» **Written instruction**
Transcribe, exactly as they appear, the line that contains "for thing in", the line that contains "obj.data.transform(world)", and every line in between, and nothing else.

★ ★ ★ ★

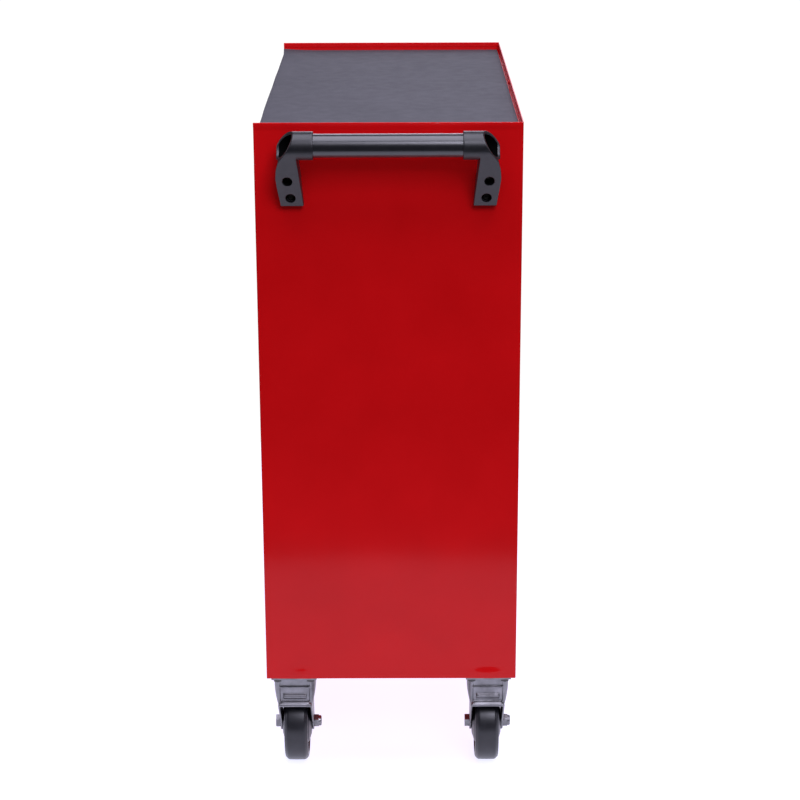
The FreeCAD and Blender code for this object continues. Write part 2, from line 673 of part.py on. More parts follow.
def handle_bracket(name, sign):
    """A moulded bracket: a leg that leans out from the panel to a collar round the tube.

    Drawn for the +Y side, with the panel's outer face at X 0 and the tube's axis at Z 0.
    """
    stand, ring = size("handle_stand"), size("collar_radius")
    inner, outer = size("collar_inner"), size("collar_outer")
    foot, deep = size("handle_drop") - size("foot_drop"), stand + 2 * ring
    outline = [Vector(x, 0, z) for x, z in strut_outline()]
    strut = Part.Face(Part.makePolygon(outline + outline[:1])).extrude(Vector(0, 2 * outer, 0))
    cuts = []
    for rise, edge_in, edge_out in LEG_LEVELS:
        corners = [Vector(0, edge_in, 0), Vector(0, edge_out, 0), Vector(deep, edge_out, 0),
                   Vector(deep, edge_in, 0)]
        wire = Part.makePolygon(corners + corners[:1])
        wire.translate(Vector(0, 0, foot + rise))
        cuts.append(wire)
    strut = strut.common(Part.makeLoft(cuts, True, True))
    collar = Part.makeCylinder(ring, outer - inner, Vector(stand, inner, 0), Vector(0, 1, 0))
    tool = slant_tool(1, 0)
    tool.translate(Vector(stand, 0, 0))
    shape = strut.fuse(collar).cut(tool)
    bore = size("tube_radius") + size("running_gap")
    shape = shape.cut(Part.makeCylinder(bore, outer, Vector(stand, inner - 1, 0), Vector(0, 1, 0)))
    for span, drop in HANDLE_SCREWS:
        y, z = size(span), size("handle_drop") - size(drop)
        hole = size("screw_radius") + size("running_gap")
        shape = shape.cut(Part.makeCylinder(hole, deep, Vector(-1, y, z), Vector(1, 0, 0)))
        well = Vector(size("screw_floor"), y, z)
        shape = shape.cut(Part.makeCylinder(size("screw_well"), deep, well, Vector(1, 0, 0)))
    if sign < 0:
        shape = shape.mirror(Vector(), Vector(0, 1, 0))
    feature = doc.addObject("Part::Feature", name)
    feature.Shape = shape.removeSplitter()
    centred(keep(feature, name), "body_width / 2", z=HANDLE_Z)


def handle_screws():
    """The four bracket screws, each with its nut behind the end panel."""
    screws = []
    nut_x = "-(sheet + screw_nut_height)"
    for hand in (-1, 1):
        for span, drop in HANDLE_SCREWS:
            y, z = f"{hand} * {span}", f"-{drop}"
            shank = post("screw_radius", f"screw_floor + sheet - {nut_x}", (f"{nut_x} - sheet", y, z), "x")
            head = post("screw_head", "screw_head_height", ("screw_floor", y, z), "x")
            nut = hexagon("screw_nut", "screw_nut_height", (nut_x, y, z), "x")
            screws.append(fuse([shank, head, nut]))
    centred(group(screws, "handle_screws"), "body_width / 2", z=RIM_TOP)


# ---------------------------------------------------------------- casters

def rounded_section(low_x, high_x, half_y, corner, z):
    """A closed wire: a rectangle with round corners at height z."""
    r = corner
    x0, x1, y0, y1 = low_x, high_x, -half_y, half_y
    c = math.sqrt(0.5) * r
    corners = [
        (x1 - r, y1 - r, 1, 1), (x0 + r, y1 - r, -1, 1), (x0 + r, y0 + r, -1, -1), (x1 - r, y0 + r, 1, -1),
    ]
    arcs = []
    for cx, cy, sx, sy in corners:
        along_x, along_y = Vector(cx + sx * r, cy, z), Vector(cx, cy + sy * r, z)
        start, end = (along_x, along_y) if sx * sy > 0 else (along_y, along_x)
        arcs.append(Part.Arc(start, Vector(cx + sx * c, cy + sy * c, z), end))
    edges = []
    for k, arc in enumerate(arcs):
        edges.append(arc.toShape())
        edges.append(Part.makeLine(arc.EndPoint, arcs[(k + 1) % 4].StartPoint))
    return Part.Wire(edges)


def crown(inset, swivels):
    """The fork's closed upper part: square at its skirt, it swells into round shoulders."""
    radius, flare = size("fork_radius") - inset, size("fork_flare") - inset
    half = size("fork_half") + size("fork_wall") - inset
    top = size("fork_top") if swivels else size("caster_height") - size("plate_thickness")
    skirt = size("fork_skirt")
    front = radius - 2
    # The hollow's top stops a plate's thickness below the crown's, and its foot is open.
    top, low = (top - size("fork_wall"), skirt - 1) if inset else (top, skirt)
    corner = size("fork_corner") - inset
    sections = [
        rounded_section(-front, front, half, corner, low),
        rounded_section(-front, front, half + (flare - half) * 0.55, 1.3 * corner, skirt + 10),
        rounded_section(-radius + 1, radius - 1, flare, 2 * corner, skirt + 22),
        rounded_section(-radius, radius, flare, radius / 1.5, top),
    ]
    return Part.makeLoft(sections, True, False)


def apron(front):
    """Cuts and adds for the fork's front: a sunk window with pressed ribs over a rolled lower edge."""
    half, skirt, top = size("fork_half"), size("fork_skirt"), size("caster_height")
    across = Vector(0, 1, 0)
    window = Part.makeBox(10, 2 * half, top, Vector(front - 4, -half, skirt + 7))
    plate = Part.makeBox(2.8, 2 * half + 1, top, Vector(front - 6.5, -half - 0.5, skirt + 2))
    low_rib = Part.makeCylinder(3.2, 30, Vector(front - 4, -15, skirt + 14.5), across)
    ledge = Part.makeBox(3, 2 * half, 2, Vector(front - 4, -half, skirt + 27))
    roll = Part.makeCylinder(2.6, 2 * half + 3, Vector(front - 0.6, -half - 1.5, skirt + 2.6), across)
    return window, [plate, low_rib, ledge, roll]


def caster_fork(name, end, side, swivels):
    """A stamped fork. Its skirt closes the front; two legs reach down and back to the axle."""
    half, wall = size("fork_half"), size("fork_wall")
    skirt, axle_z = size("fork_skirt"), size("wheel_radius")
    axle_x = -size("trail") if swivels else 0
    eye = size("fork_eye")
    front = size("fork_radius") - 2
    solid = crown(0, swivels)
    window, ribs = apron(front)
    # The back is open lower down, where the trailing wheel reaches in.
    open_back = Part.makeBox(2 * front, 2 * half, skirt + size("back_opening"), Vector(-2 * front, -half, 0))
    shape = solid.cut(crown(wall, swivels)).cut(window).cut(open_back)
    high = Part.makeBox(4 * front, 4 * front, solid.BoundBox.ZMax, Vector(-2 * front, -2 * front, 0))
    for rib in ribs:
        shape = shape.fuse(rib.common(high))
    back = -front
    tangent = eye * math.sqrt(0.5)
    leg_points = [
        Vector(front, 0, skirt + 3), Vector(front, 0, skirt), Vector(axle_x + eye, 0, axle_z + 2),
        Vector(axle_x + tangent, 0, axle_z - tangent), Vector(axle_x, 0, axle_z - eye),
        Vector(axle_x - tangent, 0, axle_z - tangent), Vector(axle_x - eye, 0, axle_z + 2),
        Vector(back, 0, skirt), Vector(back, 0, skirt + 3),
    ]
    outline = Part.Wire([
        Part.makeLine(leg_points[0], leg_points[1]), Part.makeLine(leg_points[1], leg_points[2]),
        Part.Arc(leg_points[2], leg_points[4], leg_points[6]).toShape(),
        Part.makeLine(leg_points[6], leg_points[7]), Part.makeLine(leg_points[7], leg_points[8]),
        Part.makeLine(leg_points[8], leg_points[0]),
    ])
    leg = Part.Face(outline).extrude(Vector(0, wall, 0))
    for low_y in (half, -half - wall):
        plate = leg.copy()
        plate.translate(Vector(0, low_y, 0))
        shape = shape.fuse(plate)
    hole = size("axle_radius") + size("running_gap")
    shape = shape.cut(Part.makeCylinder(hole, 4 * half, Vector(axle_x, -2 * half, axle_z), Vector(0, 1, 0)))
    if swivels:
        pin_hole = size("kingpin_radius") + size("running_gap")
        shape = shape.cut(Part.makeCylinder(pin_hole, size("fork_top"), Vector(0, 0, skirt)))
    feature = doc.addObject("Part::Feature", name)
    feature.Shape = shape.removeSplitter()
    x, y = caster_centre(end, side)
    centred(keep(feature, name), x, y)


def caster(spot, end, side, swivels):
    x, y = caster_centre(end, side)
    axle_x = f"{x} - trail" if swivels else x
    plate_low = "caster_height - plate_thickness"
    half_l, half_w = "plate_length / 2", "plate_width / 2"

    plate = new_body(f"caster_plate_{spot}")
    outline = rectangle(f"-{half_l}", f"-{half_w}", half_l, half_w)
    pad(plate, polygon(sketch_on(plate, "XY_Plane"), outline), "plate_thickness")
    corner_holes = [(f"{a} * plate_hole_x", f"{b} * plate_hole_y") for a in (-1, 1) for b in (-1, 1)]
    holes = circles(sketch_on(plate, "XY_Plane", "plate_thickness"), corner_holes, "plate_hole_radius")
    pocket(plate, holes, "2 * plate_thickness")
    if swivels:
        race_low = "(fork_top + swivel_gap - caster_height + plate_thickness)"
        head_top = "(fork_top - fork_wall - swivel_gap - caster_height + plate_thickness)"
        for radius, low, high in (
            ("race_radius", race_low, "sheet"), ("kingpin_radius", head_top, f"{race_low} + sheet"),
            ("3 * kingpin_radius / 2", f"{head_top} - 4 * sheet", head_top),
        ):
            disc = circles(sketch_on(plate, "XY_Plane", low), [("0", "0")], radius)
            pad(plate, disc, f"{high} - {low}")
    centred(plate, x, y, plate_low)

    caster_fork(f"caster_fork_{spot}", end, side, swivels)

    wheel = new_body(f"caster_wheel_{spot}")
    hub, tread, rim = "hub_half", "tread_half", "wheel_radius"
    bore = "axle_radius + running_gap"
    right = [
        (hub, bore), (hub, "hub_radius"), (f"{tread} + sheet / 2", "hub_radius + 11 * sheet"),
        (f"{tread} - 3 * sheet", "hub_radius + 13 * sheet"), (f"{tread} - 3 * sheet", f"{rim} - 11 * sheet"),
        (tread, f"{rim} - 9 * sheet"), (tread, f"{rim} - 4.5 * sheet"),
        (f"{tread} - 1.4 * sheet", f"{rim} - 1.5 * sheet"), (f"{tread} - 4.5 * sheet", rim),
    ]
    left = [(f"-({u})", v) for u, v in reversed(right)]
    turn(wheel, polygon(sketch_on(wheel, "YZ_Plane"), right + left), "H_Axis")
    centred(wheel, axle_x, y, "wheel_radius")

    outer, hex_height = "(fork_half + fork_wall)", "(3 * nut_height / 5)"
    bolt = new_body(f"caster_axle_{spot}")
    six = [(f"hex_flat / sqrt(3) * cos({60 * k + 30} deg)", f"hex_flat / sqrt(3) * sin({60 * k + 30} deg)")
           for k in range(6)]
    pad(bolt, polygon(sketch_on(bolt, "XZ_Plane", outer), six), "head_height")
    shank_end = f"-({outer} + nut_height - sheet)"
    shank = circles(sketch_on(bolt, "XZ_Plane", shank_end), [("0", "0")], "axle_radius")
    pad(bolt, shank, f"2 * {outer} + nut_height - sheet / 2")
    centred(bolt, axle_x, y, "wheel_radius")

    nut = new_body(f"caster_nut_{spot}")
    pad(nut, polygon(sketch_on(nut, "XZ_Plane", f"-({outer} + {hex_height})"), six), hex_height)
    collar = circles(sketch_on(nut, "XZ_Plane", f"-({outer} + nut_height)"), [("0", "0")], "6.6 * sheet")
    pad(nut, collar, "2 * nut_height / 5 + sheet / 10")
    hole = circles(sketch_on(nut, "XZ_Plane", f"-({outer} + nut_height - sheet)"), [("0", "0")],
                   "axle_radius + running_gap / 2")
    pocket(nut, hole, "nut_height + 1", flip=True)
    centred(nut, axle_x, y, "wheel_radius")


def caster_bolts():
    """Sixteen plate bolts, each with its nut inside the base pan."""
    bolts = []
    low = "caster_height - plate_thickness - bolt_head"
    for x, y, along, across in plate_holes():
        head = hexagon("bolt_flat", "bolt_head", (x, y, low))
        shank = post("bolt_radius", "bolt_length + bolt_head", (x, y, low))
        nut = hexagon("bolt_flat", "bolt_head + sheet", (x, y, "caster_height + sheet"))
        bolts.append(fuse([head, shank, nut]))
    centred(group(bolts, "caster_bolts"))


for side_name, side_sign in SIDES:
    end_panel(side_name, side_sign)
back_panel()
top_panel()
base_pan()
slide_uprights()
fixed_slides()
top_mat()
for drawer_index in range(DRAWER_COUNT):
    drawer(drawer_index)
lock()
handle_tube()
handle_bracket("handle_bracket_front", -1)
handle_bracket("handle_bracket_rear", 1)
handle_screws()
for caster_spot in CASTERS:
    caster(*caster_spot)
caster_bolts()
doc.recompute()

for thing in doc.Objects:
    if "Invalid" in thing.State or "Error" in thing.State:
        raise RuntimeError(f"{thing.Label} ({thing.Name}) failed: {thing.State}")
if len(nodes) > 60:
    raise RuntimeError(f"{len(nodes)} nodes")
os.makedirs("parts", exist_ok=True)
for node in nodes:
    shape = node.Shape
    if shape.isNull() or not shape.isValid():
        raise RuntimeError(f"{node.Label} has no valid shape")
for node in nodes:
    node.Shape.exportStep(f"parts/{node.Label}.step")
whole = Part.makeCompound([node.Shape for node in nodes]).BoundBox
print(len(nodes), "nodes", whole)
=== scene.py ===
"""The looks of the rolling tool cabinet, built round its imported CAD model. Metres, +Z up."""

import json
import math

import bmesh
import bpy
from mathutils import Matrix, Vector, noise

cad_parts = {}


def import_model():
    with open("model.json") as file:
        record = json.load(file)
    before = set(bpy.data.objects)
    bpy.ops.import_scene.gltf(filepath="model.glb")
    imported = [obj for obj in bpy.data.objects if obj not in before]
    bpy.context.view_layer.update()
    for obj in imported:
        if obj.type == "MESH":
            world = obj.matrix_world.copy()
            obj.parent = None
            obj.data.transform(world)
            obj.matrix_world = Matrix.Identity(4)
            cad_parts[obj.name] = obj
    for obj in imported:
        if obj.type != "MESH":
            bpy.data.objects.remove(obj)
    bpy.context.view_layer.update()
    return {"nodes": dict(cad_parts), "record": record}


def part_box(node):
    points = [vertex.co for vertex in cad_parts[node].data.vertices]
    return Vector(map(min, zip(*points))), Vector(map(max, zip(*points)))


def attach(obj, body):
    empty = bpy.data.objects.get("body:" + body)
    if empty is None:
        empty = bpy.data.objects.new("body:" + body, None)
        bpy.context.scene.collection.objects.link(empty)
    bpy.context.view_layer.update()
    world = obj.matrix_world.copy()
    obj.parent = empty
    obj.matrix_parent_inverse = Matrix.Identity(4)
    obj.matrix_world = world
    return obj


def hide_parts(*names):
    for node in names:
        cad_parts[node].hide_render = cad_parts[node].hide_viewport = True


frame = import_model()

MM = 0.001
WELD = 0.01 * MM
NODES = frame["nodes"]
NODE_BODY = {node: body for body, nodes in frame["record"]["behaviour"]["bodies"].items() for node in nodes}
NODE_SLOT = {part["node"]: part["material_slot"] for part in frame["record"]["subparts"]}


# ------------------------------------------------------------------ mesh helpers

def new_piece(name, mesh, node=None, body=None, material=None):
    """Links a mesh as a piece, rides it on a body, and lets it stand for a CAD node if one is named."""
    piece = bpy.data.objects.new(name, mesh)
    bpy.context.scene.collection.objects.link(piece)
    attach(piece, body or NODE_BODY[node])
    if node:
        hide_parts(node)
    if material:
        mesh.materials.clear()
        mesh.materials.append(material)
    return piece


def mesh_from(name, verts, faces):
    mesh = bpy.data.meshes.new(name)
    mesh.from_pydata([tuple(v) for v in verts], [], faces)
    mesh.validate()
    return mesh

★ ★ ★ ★

» **Written solution**
for thing in doc.Objects:
    if "Invalid" in thing.State or "Error" in thing.State:
        raise RuntimeError(f"{thing.Label} ({thing.Name}) failed: {thing.State}")
if len(nodes) > 60:
    raise RuntimeError(f"{len(nodes)} nodes")
os.makedirs("parts", exist_ok=True)
for node in nodes:
    shape = node.Shape
    if shape.isNull() or not shape.isValid():
        raise RuntimeError(f"{node.Label} has no valid shape")
for node in nodes:
    node.Shape.exportStep(f"parts/{node.Label}.step")
whole = Part.makeCompound([node.Shape for node in nodes]).BoundBox
print(len(nodes), "nodes", whole)
=== scene.py ===
"""The looks of the rolling tool cabinet, built round its imported CAD model. Metres, +Z up."""

import json
import math

import bmesh
import bpy
from mathutils import Matrix, Vector, noise

cad_parts = {}


def import_model():
    with open("model.json") as file:
        record = json.load(file)
    before = set(bpy.data.objects)
    bpy.ops.import_scene.gltf(filepath="model.glb")
    imported = [obj for obj in bpy.data.objects if obj not in before]
    bpy.context.view_layer.update()
    for obj in imported:
        if obj.type == "MESH":
            world = obj.matrix_world.copy()
            obj.parent = None
            obj.data.transform(world)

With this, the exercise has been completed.